The $1.8 million purchase of Wright’s Variety closed on May 17, 2019. The Sons claimed the funding was a mix of a $1.2 million vendor take back mortgage from the seller, two smaller private mortgages, a $495,000 contribution from Mr. Hwang, and a $76,000 payment from themselves. For nearly three years, from May 2019 to January 2022, the Sons state they ran the business as agreed, contributing an additional $236,500 of their own money for capital improvements like a new underground gas tank.

The relationship fractured in early 2022. The Sons’ bankruptcies had been discharged, and after obtaining an appraisal valuing the business at $2.5 million, they began arranging new financing and instructed an accountant to draft a formal shareholders’ agreement. It was at this point, they allege, that Mr. Hwang abruptly fired them, forced them to hand over their keys, and locked them out of the business, its bank accounts, and their shared home. This prompted the Sons to file a lawsuit in February 2022.

A few days later, an attempt at resolution was made. The parties, along with the former owner Mr. Joo, met on March 3, 2022. The Sons allege that after this meeting, a formal settlement was reached and signed on March 4, 2022. The terms of this “Settlement Agreement” supposedly affirmed their status as directors and shareholders. In the months that followed, it appeared the agreement was being honoured. The Sons returned to work, took over the lease for the residential property, and Mr. Hwang began receiving monthly dividend cheques for $6,000.

However, the peace was short lived. By July 2022, Mr. Hwang had retained a new lawyer and reversed his position, denying the existence of a valid settlement and accusing the Sons of misappropriating corporate funds. The dispute escalated dramatically on August 5, 2022, when Mr. Hwang, accompanied by two police officers, one of whom was his son, served the Sons with termination letters. Four days later, Mr. Hwang changed the locks on the business, once again excluding the Sons entirely.

In court, the Sons asked Justice MacNeil to enforce the March 4th settlement. Mr. Hwang, however, presented a starkly different version of events. He contended that he was the sole owner and that the Sons were merely employees who had performed poorly. He claimed to have personally funded the entire down payment of $464,000 and personally guaranteed all mortgages, with his total financial contribution exceeding the purchase price. He denied ever seeing the Sons’ business plan and stated he was unaware of their alleged $76,000 contribution to the purchase price, suggesting this money was in fact loans from the Sons’ relatives that were improperly repaid using business funds.

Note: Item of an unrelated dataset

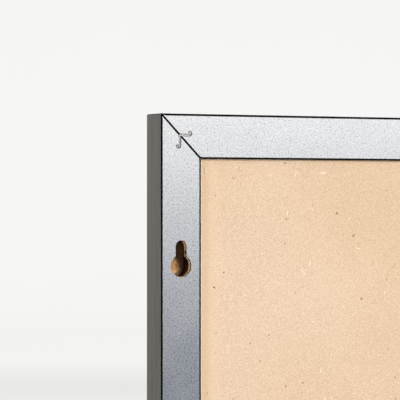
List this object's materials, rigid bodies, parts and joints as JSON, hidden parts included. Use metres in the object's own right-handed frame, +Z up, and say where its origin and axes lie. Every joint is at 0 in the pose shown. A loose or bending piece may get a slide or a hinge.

Mr. Hwang argued the purported settlement was invalid on multiple grounds. He claimed he signed it under duress, stemming from threats by the Sons to sue his police officer son. He asserted that Mr. Son had fraudulently misrepresented the amount of his financial contributions to induce the signing. Furthermore, Mr. Hwang, who primarily communicates in Korean, stated he could not read or understand the English language agreement and did not have a lawyer to advise him, while the Sons did. He also argued that any agreement was contingent on unmet conditions, namely that the Sons had to secure $1.2 million in financing to discharge the vendor take back mortgage and provide proof of their personal financial contributions, which they failed to do. His position was supported by an affidavit from the former owner, Mr. Joo, who corroborated that any deal was conditional on the Sons securing financing.

In his decision, Justice MacNeil found that the matter could not be resolved without a trial. He concluded that the Sons had not proven, on a balance of probabilities, that a valid and binding settlement had been reached. The judge identified “serious factual disputes” between the parties that were impossible to resolve based on the conflicting affidavit evidence. These critical, unresolved questions included whether Mr. Hwang was under duress, whether he truly understood the agreement given the language barrier and lack of legal advice, and whether he was induced to sign by fraudulent misrepresentations.

“A fair and just adjudication of the case on its merits cannot be achieved on this motion given the clear conflict in the evidence of the affiants,” Justice MacNeil wrote, emphasizing the need for a full trial with live testimony where the credibility of the witnesses could be properly assessed.

The judge also denied the Sons’ alternative request for an interlocutory injunction that would have restrained Mr. Hwang from running the business. Applying the standard legal test, Justice MacNeil found that while there was a serious issue to be tried, the Sons would not suffer irreparable harm if the injunction was denied. He reasoned that the business continues to operate, and any financial losses the Sons might prove at trial could be compensated with money.

Finally, the judge determined that the balance of convenience favoured Mr. Hwang. Given Mr. Hwang’s significantly larger financial investment and personal liability, handing control of the business back to the Sons, with whom all trust had been broken, would place him in a vulnerable position. The judge ruled that maintaining the current situation, with Mr. Hwang operating the business, was the most prudent course of action until the matter is decided at trial. The motion was dismissed, sending the parties back to prepare for a trial that will delve deeper into their fractured partnership.